Considering most of the cast was likely in diapers circa V/H/S 2 (if not proverbial twinkles in their parents’ eyes) the delay, at the very least, granted them the time necessary to graduate from “mumma” and “dada” to F-bombs. For his part, Eisener says the old W.C. Fields maxim of “never work with children or animals” is bunk.

“What I like about the kids is it’s very much what you see is what you get,” the director says. 

“The personalities in real life are pretty much what’s on screen. So for me, it was all about creating an atmosphere on set that felt safe for the kids so that they could feel free to, like, pitch ideas and participate creatively because the machine of a movie can be just so much about constantly solving problems and dealing with nightmares, you know? I mean, in a fun way.

“[Laughs] Yeah. It was important to keep those vibes away from the kids, so they thought of me as approachable and open rather than that guy who’s stressed about everything. They had to have fun or none of it would work. And they were amazing, riffing on ideas constantly – not just for this movie. They have the first couple of sequels plotted out, I’m pretty sure.

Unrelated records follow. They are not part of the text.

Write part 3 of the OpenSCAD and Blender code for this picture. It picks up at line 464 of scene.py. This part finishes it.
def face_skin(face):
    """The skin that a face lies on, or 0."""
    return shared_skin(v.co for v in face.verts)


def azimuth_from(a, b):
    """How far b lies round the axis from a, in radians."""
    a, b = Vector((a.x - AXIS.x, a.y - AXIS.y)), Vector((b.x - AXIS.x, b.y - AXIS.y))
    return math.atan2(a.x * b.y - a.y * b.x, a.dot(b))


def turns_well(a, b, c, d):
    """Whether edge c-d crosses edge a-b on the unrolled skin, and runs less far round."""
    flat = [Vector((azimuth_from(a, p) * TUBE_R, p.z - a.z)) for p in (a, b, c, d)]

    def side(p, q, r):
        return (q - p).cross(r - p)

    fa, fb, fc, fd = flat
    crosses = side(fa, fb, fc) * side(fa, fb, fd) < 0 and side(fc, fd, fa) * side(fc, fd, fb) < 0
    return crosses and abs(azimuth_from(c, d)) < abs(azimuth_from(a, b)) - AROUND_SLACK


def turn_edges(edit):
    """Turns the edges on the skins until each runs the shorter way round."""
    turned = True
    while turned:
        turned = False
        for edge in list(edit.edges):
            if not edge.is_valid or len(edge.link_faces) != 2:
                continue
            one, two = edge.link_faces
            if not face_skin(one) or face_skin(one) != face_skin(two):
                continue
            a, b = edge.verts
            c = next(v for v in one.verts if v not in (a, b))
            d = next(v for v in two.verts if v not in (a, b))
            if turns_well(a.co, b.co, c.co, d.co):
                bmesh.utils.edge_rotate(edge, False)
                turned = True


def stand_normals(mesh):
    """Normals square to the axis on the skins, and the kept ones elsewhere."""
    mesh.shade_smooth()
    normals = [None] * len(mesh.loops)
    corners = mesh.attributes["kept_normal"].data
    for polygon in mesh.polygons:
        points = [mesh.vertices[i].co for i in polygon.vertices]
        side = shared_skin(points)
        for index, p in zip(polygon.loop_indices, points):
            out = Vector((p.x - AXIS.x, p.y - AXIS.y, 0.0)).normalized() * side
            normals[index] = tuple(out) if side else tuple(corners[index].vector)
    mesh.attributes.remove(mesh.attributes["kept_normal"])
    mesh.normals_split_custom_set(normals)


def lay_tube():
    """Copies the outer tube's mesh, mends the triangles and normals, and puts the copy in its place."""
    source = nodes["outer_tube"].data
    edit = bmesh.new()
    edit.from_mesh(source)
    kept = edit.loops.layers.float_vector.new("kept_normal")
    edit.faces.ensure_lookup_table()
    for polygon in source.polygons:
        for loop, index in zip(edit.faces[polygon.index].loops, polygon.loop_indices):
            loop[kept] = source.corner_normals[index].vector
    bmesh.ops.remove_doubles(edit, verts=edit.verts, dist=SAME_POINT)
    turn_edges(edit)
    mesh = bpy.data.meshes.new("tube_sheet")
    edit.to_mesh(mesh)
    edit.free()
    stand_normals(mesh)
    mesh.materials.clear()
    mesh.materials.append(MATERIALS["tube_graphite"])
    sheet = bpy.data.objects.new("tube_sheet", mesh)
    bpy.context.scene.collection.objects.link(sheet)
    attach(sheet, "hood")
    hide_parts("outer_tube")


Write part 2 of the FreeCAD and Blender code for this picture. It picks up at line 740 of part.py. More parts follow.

“You know, the best compliment I probably ever got?” he continues. “I overheard someone ask a few of the kids on the movie one day, ‘What’s it like working with Jason?’ And they said, ‘He’s like a big kid!’” Eisener lifts his arms in triumph. “Yeah! That’s awesome. Because I want them to feel like I was just one of them – that we’re big kids making a movie with littler [sic] kids.”

And why not?

When something this big happens, you’re gonna talk about it all week at school.

 

KIDS VS. ALIENS is now showing in theaters and available on streaming and digital from Shudder and RLJE Films.

 

“One of the things I preach in my work and real life is to be open to the possibility that the things most people say aren’t possible just might be.”